Right. You guys know that this is a book about zombies. It may seem ridiculous, but I HAD NO IDEA.  (I missed the bit in the blurb that likened it to The Walking Dead). As I read further into the first few chapters, I became increasingly perplexed, then horrified, but by that stage I was hooked.

I’ve never read a zombie book before and I’ve only seen one serious zombie film (28 Days Later) and one silly one (Shaun of the Dead), so I didn’t know what to expect. Having picked the brains (ha ha) of my zombie-aficionado friend however, I can confirm that The Girl With All the Gifts does not totally follow the usual zombie journey and so even if you’ve reached zombie-saturation point, there’s still plenty in this book to keep you entranced (get it?).

What makes this book particularly special is the central character Melanie.  We figure out early on that she too is a ‘hungry’, but she is also a very special child – she is a 10 year old genius, with a voracious appetite (groan) for learning and a huge capacity for empathy and love, which would go unfulfilled but for Miss Justineau, her teacher. The love that these two characters develop for each other, despite Miss Justineau being a potential food-source for Melanie, is properly heart-warming.

The other two main characters, scientist Dr Caldwell and military man Sergeant Parks, are well-drawn in their own right, but they also serve to illustrate the deepening relationship between the child and her teacher, and Melanie’s own journey of self-discovery. The chemistry, distrust and hatred these four characters hold for each other waxes and wanes throughout the novel, sometimes matching the external terrors, sometimes as a result of internal ones.

In tandem with delivering a heart-thumping thriller, M.R Carey delves deep into some philosophical questions – the ethics of experimental science; the im/morality of humans; the impotency of the military and the government. There are also existential moments – as the foursome journey south towards London in search of the mythic human citadel, we see the barren and monstrous landscape that England has become, thirty years after the apocalypse. It is these scenes that unveil to us, and the foursome, just how futile the struggle for survival was for almost all of humanity.

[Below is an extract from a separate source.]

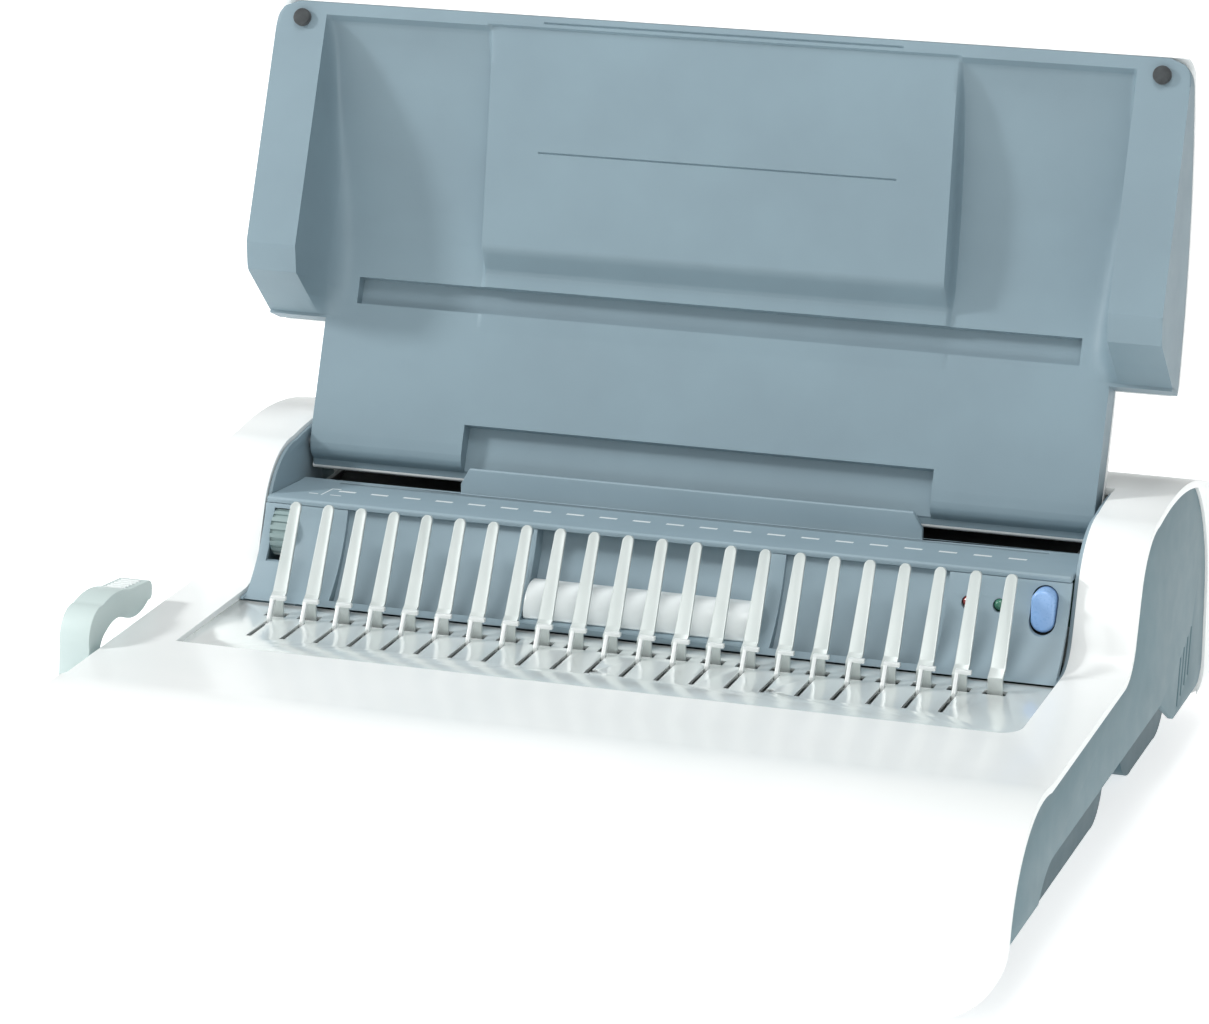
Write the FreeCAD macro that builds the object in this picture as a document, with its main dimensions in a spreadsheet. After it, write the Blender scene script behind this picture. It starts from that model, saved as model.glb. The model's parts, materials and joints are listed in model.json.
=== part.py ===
"""Electric comb binding machine: an openable lid over a punch and a comb opener.

Frame: +X to the operator's right, +Y to the back, +Z up, millimetres.
The origin is under the middle of the whole machine, on the surface the four rubber feet stand on.
Every object is drawn where it sits with the lid open, the combs shut and the punch back.
"""
import FreeCAD, Part
import math
import os
import re
import Sketcher

doc = FreeCAD.newDocument("comb_binding_machine")
Vector = FreeCAD.Vector

# ---------------------------------------------------------------- driving sizes
SIZES = {
    # white housing
    "half_width": 197.0,
    "front": 195.0,
    "rear": 186.0,
    "wall": 3.0,
    "deck_height": 73.0,
    "hump_height": 127.0,
    "corner_radius": 30.0,
    "cheek_half": 170.2,
    "window_half": 172.0,
    "window_front": 80.0,
    "window_rear": 74.5,
    # base moulding and feet
    "base_low": 26.0,
    "foot_half": 178.0,
    "foot_bottom": 1.2,
    "rubber_radius": 9.0,
    "rubber_height": 4.0,
    "rubber_span_side": 150.0,
    "rubber_span_deep": 120.0,
    # comb plate, fingers and hooks
    "pitch": 14.2875,
    "plate_top": 71.5,
    "plate_thick": 1.5,
    "plate_back": 15.5,
    "finger_first": 150.0,
    "finger_width": 6.0,
    "finger_base": 29.0,
    "slot_width": 2.1,
    "slot_front": 58.0,
    "slot_back": 35.5,
    "hook_thick": 1.5,
    "hook_height": 80.5,
    # punch
    "throat_front": 46.2,
    "throat_back": 49.0,
    "deck_front": 11.0,
    "deck_high": 108.8,
    "deck_low": 106.0,
    "throat_half": 152.0,
    "tongue_half": 99.0,
    "tongue_top": 117.2,
    "punch_height": 88.0,
    "pin_width": 8.0,
    "pin_thick": 3.0,
    "punch_stroke": 8.0,
    "shaft_back": 110.0,
    "shaft_radius": 5.0,
    "frame_inner": 161.0,
    # gears
    "gear_module": 1.0,
    "drive_teeth": 48.0,
    "idler_small_teeth": 12.0,
    "idler_large_teeth": 36.0,
    "motor_teeth": 10.0,
    # lever
    "lever_back": 95.0,
    "lever_height": 45.0,
    "lever_teeth": 24.0,
    "lever_inner": 200.5,
    "lever_width": 13.0,
    # lid
    "hinge_back": 60.0,
    "hinge_height": 119.0,
    "lid_angle": 113.0,
    "lid_half": 194.0,
    "neck_half": 168.5,
    "notch_half": 100.5,
}

sheet = doc.addObject("Spreadsheet::Sheet", "Sizes")
for row, (alias, value) in enumerate(SIZES.items(), start=1):
    sheet.set(f"A{row}", alias)
    sheet.set(f"B{row}", str(value))
    sheet.setAlias(f"B{row}", alias)
doc.recompute()

WORD = re.compile(r"[a-z][a-z_]+")
NODES = []


def bound(text):
    """The expression that FreeCAD evaluates: every alias is looked up in the sheet."""
    return WORD.sub(lambda word: "Sizes." + word.group(0) if word.group(0) in SIZES else word.group(0), text)


def size(text):
    """The number that an expression of aliases stands for now."""
    plain = WORD.sub(lambda word: repr(SIZES[word.group(0)]) if word.group(0) in SIZES else word.group(0), text)
    return FreeCAD.Units.Quantity(plain).Value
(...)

Ant covered in a parasite fungus
A zombie ant

As a bonus to get your imagination truly running wild, it turns out that the storyline is not even all that fanciful, as revealed by the Mirror newspaper here.  The Ophiocordyceps fungus, which turns humans into hungries in the book, turns tropical ants into zombie-ants IN REAL LIFE. To wit, a zombie apocalypse is not totally inconceivable.

The Girl With All the Gifts could also be called The Book With Everything You Want: it’s gripping and thrilling but also poignant and it unexpectedly provides a sliver of optimism in what would otherwise be a bleak allegory for humanity. Whether you’re a zombie diehard or a zombie novice, you will devour this book.

This is a site about books and about tea, and how we should read more books and drink more tea. Sometimes, it’s hard to know what books to read and what tea to drink. This is where I can help out.

18 Comments

  1. Really fun review! I’ve not read the book but I knew what it was about. Its not a genre I normally read but everyone rates it so highly I think I’ll give it a try.

  2. If only this were not about zombies I might be interested but no matter how talented the author I just can’t get past the fact they are writing about non existent creatures.

    • I find your comment really intriguing. And I’ve been pondering – on the one hand I get what you mean, but at the same time, LOTS of fiction is about non-existent creatures or at least non-existent people. And my big lesson from this book was that zombies are only a plot device to examine humanity better and to throw up ethical conundrums. But, I know where you’re coming from with this- it’s not like I’m suddenly a zombie evangelist!

      • I think my issue is that while the characters in the books I like don’t exist in reality, it’s possible they might. I forget who said this now (it was early nineteenth century) but a realist novel is one where you think you could meet those characters walking down the street. I know I am never going to meet a zombie so why should I care about them?

        • Ahhh! Nice definition. I wonder who that was…. But some may argue , you may well meet a zombie. But I grant you, it’s (hopefully) unlikely.

  3. I am now going to buy this book after reading synopsis A. Sounds intriguing. You write so well.

  4. I love how you formatted this review! I have to say that I have heard of the title but vaguely. I slected option “A” 😉 I am actually going online to order a copy now!

  5. Love this approach to the review! And you’re not alone — I had no idea when I picked it up that it was a zombie book! The blurb I read focused on Melanie and her “gifts”, so I was expecting something more like a superhero/superpowers story. I’m so glad I read it anyway! I might not have it I’d known what it was really about.

    • Actually, our whole book group had no idea, which made me feel much better! Like you, I’m glad I read it. Have you seen there’s now a prequel about the scientists in the tank? Not sure whether I want to read that. I can’t imagine it would be as good.

  6. AAAAARGH! The no spoilers rule should also apply to the comments! I just fast scrolled past review option B so that I could like the post, fast scrolled too far and landed at Booker Talk’s spoiler. Bubble of intrigue popped.

    • Oh drat. I was hoping Option A peeps wouldn’t see some of the comments. There must be a technical way to hide those, but that’s out of my IT league. Still a good book, even if you do know the premise. It’s escapist and a bit different…

      • I should have been more rigorous, either in not going beyond the end of Option A at all, or in my fast scrolling. I’m still intrigued enough to have added it to my wish list.

  7. This book reminded me SO much of Justin Cronin’s trilogy – I loved those book, though, so I really enjoyed this one too 🙂 I hope that prequel is good!

    • Don’t think I’m going to delve into the prequel. I can’t see it being as good, and I hate disappointments!